**Short task**
The entries below are to be repeated exactly as they stand.

**Stored data**
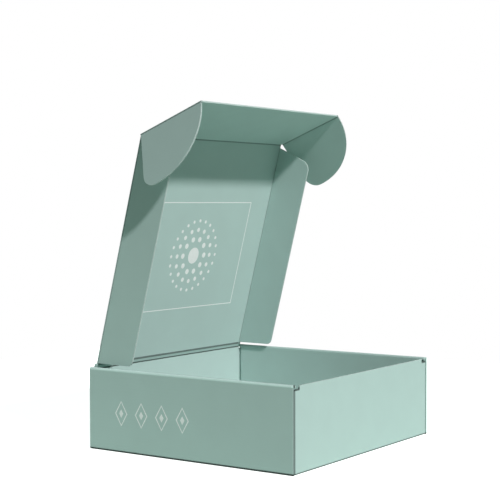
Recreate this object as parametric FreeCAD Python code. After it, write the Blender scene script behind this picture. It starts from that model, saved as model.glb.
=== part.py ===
import FreeCAD, Part
import os
from math import cos, radians, sin

V = FreeCAD.Vector

# Corrugated mailer box, folded from one die-cut sheet, shown with its lid standing open.
# The tray has roll-over side walls: each one rises, turns over and comes down inside again,
# with the end walls' dust flaps trapped between its two layers and its tabs locked in the base.
# The lid carries two side wings and a front tuck flap, and the tuck flap carries two ears.
# Origin: middle of the base's underside. +Z up, front wall towards -Y, lid hinged along +Y.

# Driving sizes of the tray, outside, in millimetres
tray_width = 250.0
tray_depth = 230.0
side_height = 78.0
front_height = 76.8
board = 1.5
layer_gap = 0.25
fold_inner_radius = 0.35

# Corner relief and trapped flaps
end_notch_width = 6.0
end_notch_depth = 2.4
inner_panel_setback = 2.8
dust_flap_length = 72.0
dust_flap_end_taper = 9.0
dust_flap_corner = 8.0

# Locking tabs under the inner side panels
tab_width = 34.0
tab_count = 2
tab_play = 0.3
tab_floor_gap = 0.3
tab_corner = 0.9

# Lid hinge: a narrow band between two creases, leaning in over the tray
hinge_band_height = 4.3
hinge_band_lean = 2.2
lid_lift = 2.3
crease_groove_radius = 0.5
crease_gap = 0.3

# Lid, wings, tuck flap and ears
lid_front_play = 1.0
slide_play = 0.4
wing_depth = 41.0
wing_hinge_setback = 1.2
wing_hinge_taper = 10.0
wing_hinge_corner = 6.5
wing_front_setback = 4.0
wing_front_taper = 8.0
wing_front_corner = 10.0
tuck_length = 75.8
ear_setback = 1.4
ear_depth = 58.7
ear_corner = 13.0
ear_tip_setback = 0.2

# How far each flap stands from its parent, in degrees, as the box is shown
lid_opening = 75.5
tuck_fold = 54.0
left_ear_fold = 70.0
right_ear_fold = 61.0
wing_fold = 90.0

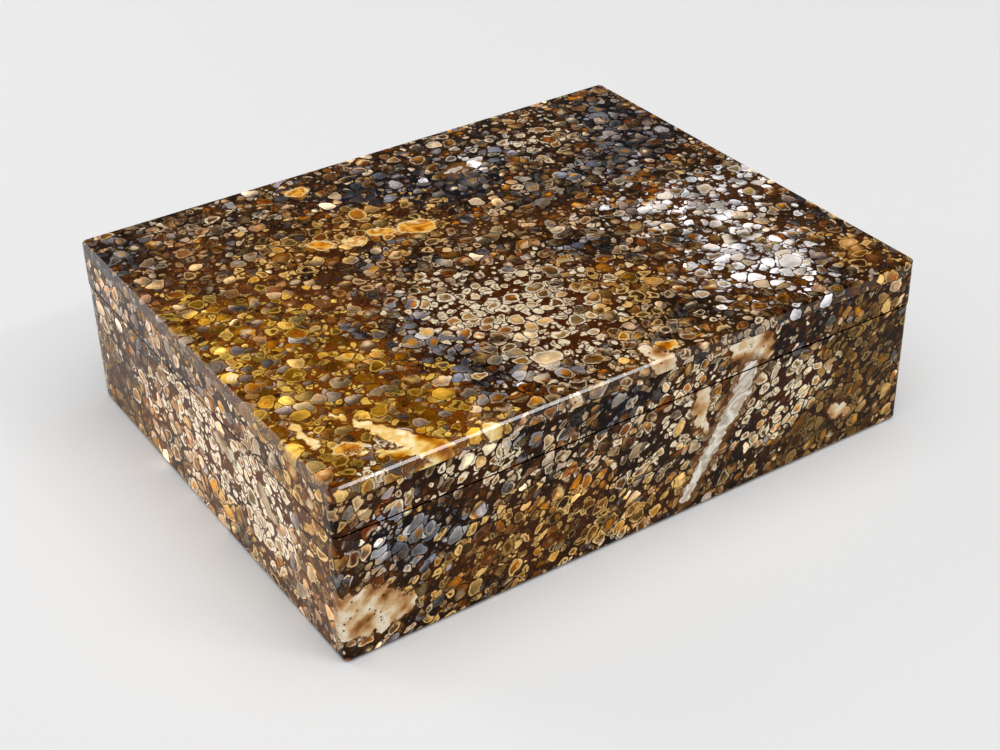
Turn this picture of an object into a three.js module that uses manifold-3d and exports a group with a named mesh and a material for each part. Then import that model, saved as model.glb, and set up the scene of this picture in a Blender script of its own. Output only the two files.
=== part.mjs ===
// A hinged box of polished fossil stone: stone slabs bonded to a wooden carcass, lined with suede.
// Millimetres, +Z up, the long side along X. The front faces -Y and the hinges are at the back, +Y.
// The origin is the middle of the box's underside, on the surface that it stands on.

import * as THREE from 'three';
import { mergeVertices } from 'three/addons/utils/BufferGeometryUtils.js';
import Module from 'manifold-3d';

const wasm = await Module();
wasm.setup();

// Outer sizes of the box
const BOX_LENGTH = 220;
const BOX_WIDTH = 174;
const BOX_HEIGHT = 63.5;
const LID_HEIGHT = 16.8;
const SEAM = 0.3; // open line between the closed lid and the base
const LID_PROUD = 0.2; // the lid stands out this far past the base on every side

// Stone: one thickness of slab, and the edges as they were polished
const SLAB = 5;
const CORNER_RADIUS = 2;
const TOP_CHAMFER = 0.75;
const RIM_EASE = 0.3;
const FOOT_EASE = 0.9;
const ROUND_STEPS = 3;
const CORNER_STEPS = 3;

// Wooden carcass
const RAIL = 7;
const BOTTOM_PANEL = 4;
const LID_PANEL = 3;

// Suede: boards on the walls, soft pads on the floor and under the lid, and a pad to stand on
const LINING = 1.6;
const LINING_DROP = 0.8; // the linings stop this far short of the rim
const FLOOR_PAD = 3;
const LID_PAD = 3;
const STANDING_PAD = 0.6;
const STANDING_PAD_INSET = 1.5;
const STANDING_PAD_CORNER = 3;

// Clearances: a line of glue between bonded faces, and the play round a fitted piece
const GLUE = 0.1;
const FIT = 0.3;

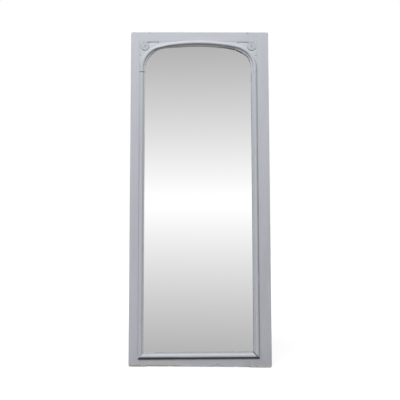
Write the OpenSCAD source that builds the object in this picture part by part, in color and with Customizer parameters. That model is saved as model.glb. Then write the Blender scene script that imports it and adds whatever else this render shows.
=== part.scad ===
// Tall leaner mirror: a jointed and panelled wooden back frame, painted, with a mirror plate
// laid on its front and held by a nailed bead that runs up into a three-centred arch.
// Millimetres. X runs along the width, Z is up, and the front faces -Y.
// The origin is on the floor, in the middle of the width and of the depth.

/* [Overall] */
// Width over the outer edges of the stiles
overall_w = 750; // [700:1:820]
// Height from the floor to the top edge
overall_h = 1800; // [1650:5:1950]

/* [Frame] */
// Thickness of the stiles and of the outer rails
frame_t = 34; // [33:0.5:40]
// Flat face of the left stile, from its outer edge to the bead
left_flat = 46; // [38:1:60]
// Flat face of the right stile, from its outer edge to the bead
right_flat = 62; // [45:1:75]
// Flat face of the top rail, from the top edge to the head
top_flat = 53; // [42:1:60]
// Flat face of the bottom rail at its left end
foot_flat_left = 39; // [38:0.5:46]
// Flat face of the bottom rail at its right end
foot_flat_right = 48; // [46:0.5:54]
// Height of the bottom rail's underside above the floor, where it is worn
rail_lift = 2; // [0.5:0.5:4]
// Width of the lip behind the mirror plate
lip_w = 32; // [26:1:40]
// Rounding of the four outer corners
corner_r = 11; // [4:1:20]
// Rounding of the outer front edges
edge_r = 4; // [1:0.5:6]

/* [Joinery] */
// Thickness of the tenons of the outer rails
tenon_t = 9; // [7:0.5:10]
// Length of the tenons
tenon_l = 58; // [45:1:70]
// Shoulder left above and below a tenon
tenon_shoulder = 14; // [8:1:18]
// Diameter of the pegs through the tenons
peg_d = 9; // [6:0.5:12]
// Depth of the pegs from the back
peg_l = 22; // [16:0.5:24]
// Distance of the corner pegs from the shoulder of the rail
peg_in = 40; // [36:1:44]
// Wood left in front of the pegs of the cross rails
peg_stop = 2; // [1:0.5:4]
// Room round a tenon in its mortise
fit_gap = 0.2; // [0.1:0.05:0.4]
// Room round a peg or a nail in its hole
hole_gap = 0.05; // [0.02:0.01:0.1]

/* [Back] */
// Height of the two cross rails behind the plate
cross_h = 80; // [60:1:110]
// Height of the middle of the lower cross rail, as a share of the way up the back opening
cross_low = 0.34; // [0.28:0.01:0.4]
// Height of the middle of the upper cross rail, as a share of the way up the back opening
cross_high = 0.67; // [0.6:0.01:0.75]
// Thickness of the back panels
panel_t = 8; // [6:0.5:9]
// Depth that a panel goes into its groove
panel_in = 9; // [6:0.5:12]
// Wood between the back face and the panel groove
groove_back = 6; // [5:0.5:7]

/* [Bead] */
// Width of the bead, from its outer edge to the sight edge
bead_w = 31.5; // [31:0.5:36]
// Width of the bead's seat on the face of the frame
bead_seat = 17; // [15:0.5:19]
// Height of the crest above the face of the frame
crest_h = 9.5; // [9:0.25:10.5]
// Distance of the crest from the outer edge
crest_u = 13.5; // [12:0.5:13.5]
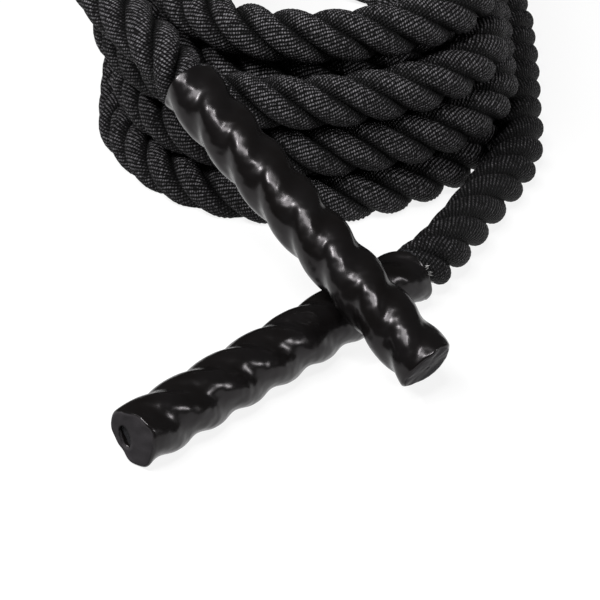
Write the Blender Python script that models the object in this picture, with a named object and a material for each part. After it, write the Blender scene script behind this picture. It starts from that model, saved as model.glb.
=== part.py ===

**Reply**
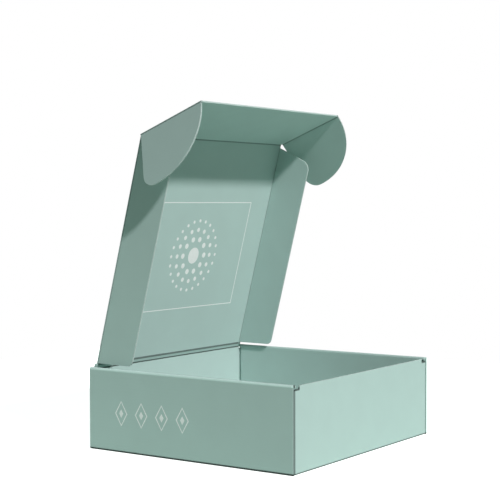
Recreate this object as parametric FreeCAD Python code. After it, write the Blender scene script behind this picture. It starts from that model, saved as model.glb.
=== part.py ===
import FreeCAD, Part
import os
from math import cos, radians, sin

V = FreeCAD.Vector

# Corrugated mailer box, folded from one die-cut sheet, shown with its lid standing open.
# The tray has roll-over side walls: each one rises, turns over and comes down inside again,
# with the end walls' dust flaps trapped between its two layers and its tabs locked in the base.
# The lid carries two side wings and a front tuck flap, and the tuck flap carries two ears.
# Origin: middle of the base's underside. +Z up, front wall towards -Y, lid hinged along +Y.

# Driving sizes of the tray, outside, in millimetres
tray_width = 250.0
tray_depth = 230.0
side_height = 78.0
front_height = 76.8
board = 1.5
layer_gap = 0.25
fold_inner_radius = 0.35

# Corner relief and trapped flaps
end_notch_width = 6.0
end_notch_depth = 2.4
inner_panel_setback = 2.8
dust_flap_length = 72.0
dust_flap_end_taper = 9.0
dust_flap_corner = 8.0

# Locking tabs under the inner side panels
tab_width = 34.0
tab_count = 2
tab_play = 0.3
tab_floor_gap = 0.3
tab_corner = 0.9

# Lid hinge: a narrow band between two creases, leaning in over the tray
hinge_band_height = 4.3
hinge_band_lean = 2.2
lid_lift = 2.3
crease_groove_radius = 0.5
crease_gap = 0.3

# Lid, wings, tuck flap and ears
lid_front_play = 1.0
slide_play = 0.4
wing_depth = 41.0
wing_hinge_setback = 1.2
wing_hinge_taper = 10.0
wing_hinge_corner = 6.5
wing_front_setback = 4.0
wing_front_taper = 8.0
wing_front_corner = 10.0
tuck_length = 75.8
ear_setback = 1.4
ear_depth = 58.7
ear_corner = 13.0
ear_tip_setback = 0.2

# How far each flap stands from its parent, in degrees, as the box is shown
lid_opening = 75.5
tuck_fold = 54.0
left_ear_fold = 70.0
right_ear_fold = 61.0
wing_fold = 90.0

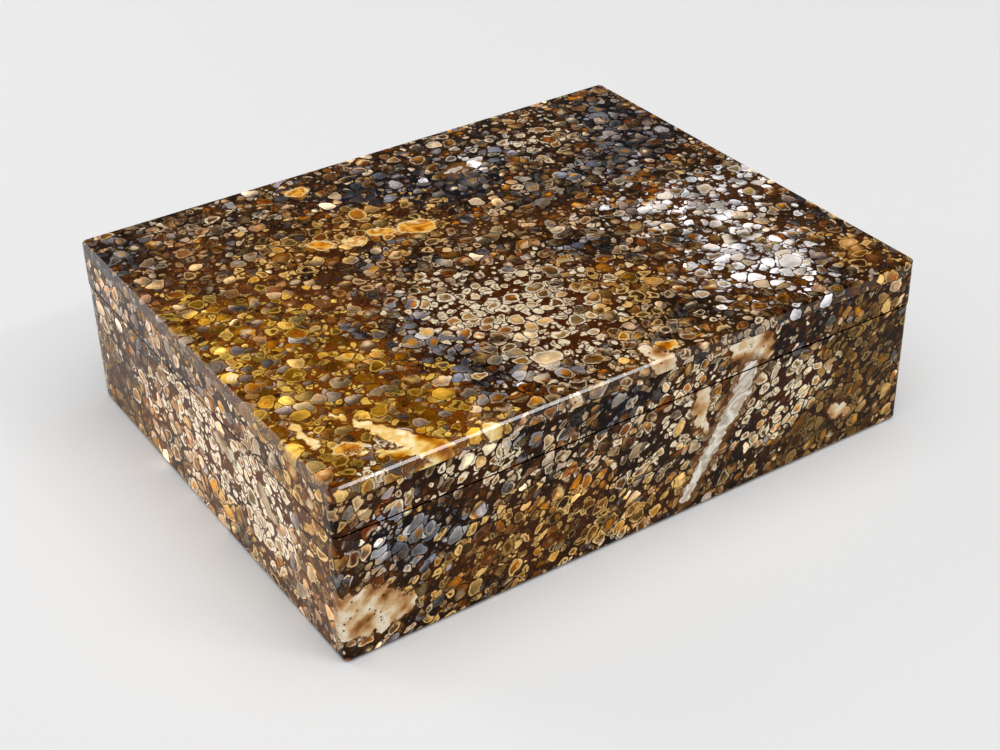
Turn this picture of an object into a three.js module that uses manifold-3d and exports a group with a named mesh and a material for each part. Then import that model, saved as model.glb, and set up the scene of this picture in a Blender script of its own. Output only the two files.
=== part.mjs ===
// A hinged box of polished fossil stone: stone slabs bonded to a wooden carcass, lined with suede.
// Millimetres, +Z up, the long side along X. The front faces -Y and the hinges are at the back, +Y.
// The origin is the middle of the box's underside, on the surface that it stands on.

import * as THREE from 'three';
import { mergeVertices } from 'three/addons/utils/BufferGeometryUtils.js';
import Module from 'manifold-3d';

const wasm = await Module();
wasm.setup();

// Outer sizes of the box
const BOX_LENGTH = 220;
const BOX_WIDTH = 174;
const BOX_HEIGHT = 63.5;
const LID_HEIGHT = 16.8;
const SEAM = 0.3; // open line between the closed lid and the base
const LID_PROUD = 0.2; // the lid stands out this far past the base on every side

// Stone: one thickness of slab, and the edges as they were polished
const SLAB = 5;
const CORNER_RADIUS = 2;
const TOP_CHAMFER = 0.75;
const RIM_EASE = 0.3;
const FOOT_EASE = 0.9;
const ROUND_STEPS = 3;
const CORNER_STEPS = 3;

// Wooden carcass
const RAIL = 7;
const BOTTOM_PANEL = 4;
const LID_PANEL = 3;

// Suede: boards on the walls, soft pads on the floor and under the lid, and a pad to stand on
const LINING = 1.6;
const LINING_DROP = 0.8; // the linings stop this far short of the rim
const FLOOR_PAD = 3;
const LID_PAD = 3;
const STANDING_PAD = 0.6;
const STANDING_PAD_INSET = 1.5;
const STANDING_PAD_CORNER = 3;

// Clearances: a line of glue between bonded faces, and the play round a fitted piece
const GLUE = 0.1;
const FIT = 0.3;

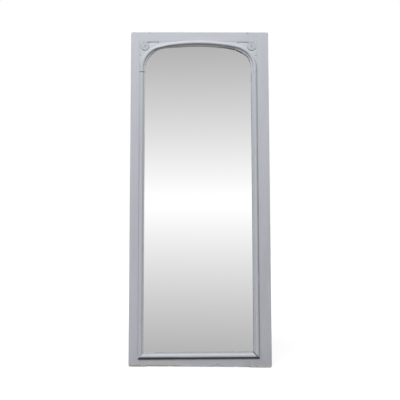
Write the OpenSCAD source that builds the object in this picture part by part, in color and with Customizer parameters. That model is saved as model.glb. Then write the Blender scene script that imports it and adds whatever else this render shows.
=== part.scad ===
// Tall leaner mirror: a jointed and panelled wooden back frame, painted, with a mirror plate
// laid on its front and held by a nailed bead that runs up into a three-centred arch.
// Millimetres. X runs along the width, Z is up, and the front faces -Y.
// The origin is on the floor, in the middle of the width and of the depth.

/* [Overall] */
// Width over the outer edges of the stiles
overall_w = 750; // [700:1:820]
// Height from the floor to the top edge
overall_h = 1800; // [1650:5:1950]

/* [Frame] */
// Thickness of the stiles and of the outer rails
frame_t = 34; // [33:0.5:40]
// Flat face of the left stile, from its outer edge to the bead
left_flat = 46; // [38:1:60]
// Flat face of the right stile, from its outer edge to the bead
right_flat = 62; // [45:1:75]
// Flat face of the top rail, from the top edge to the head
top_flat = 53; // [42:1:60]
// Flat face of the bottom rail at its left end
foot_flat_left = 39; // [38:0.5:46]
// Flat face of the bottom rail at its right end
foot_flat_right = 48; // [46:0.5:54]
// Height of the bottom rail's underside above the floor, where it is worn
rail_lift = 2; // [0.5:0.5:4]
// Width of the lip behind the mirror plate
lip_w = 32; // [26:1:40]
// Rounding of the four outer corners
corner_r = 11; // [4:1:20]
// Rounding of the outer front edges
edge_r = 4; // [1:0.5:6]

/* [Joinery] */
// Thickness of the tenons of the outer rails
tenon_t = 9; // [7:0.5:10]
// Length of the tenons
tenon_l = 58; // [45:1:70]
// Shoulder left above and below a tenon
tenon_shoulder = 14; // [8:1:18]
// Diameter of the pegs through the tenons
peg_d = 9; // [6:0.5:12]
// Depth of the pegs from the back
peg_l = 22; // [16:0.5:24]
// Distance of the corner pegs from the shoulder of the rail
peg_in = 40; // [36:1:44]
// Wood left in front of the pegs of the cross rails
peg_stop = 2; // [1:0.5:4]
// Room round a tenon in its mortise
fit_gap = 0.2; // [0.1:0.05:0.4]
// Room round a peg or a nail in its hole
hole_gap = 0.05; // [0.02:0.01:0.1]

/* [Back] */
// Height of the two cross rails behind the plate
cross_h = 80; // [60:1:110]
// Height of the middle of the lower cross rail, as a share of the way up the back opening
cross_low = 0.34; // [0.28:0.01:0.4]
// Height of the middle of the upper cross rail, as a share of the way up the back opening
cross_high = 0.67; // [0.6:0.01:0.75]
// Thickness of the back panels
panel_t = 8; // [6:0.5:9]
// Depth that a panel goes into its groove
panel_in = 9; // [6:0.5:12]
// Wood between the back face and the panel groove
groove_back = 6; // [5:0.5:7]

/* [Bead] */
// Width of the bead, from its outer edge to the sight edge
bead_w = 31.5; // [31:0.5:36]
// Width of the bead's seat on the face of the frame
bead_seat = 17; // [15:0.5:19]
// Height of the crest above the face of the frame
crest_h = 9.5; // [9:0.25:10.5]
// Distance of the crest from the outer edge
crest_u = 13.5; // [12:0.5:13.5]
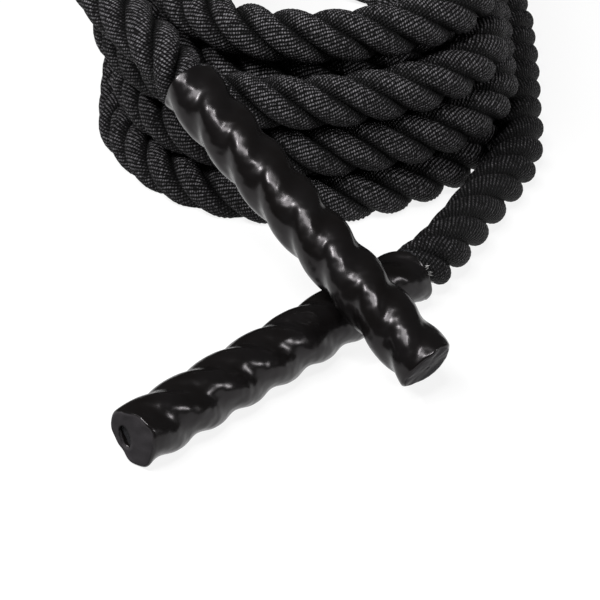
Write the Blender Python script that models the object in this picture, with a named object and a material for each part. After it, write the Blender scene script behind this picture. It starts from that model, saved as model.glb.
=== part.py ===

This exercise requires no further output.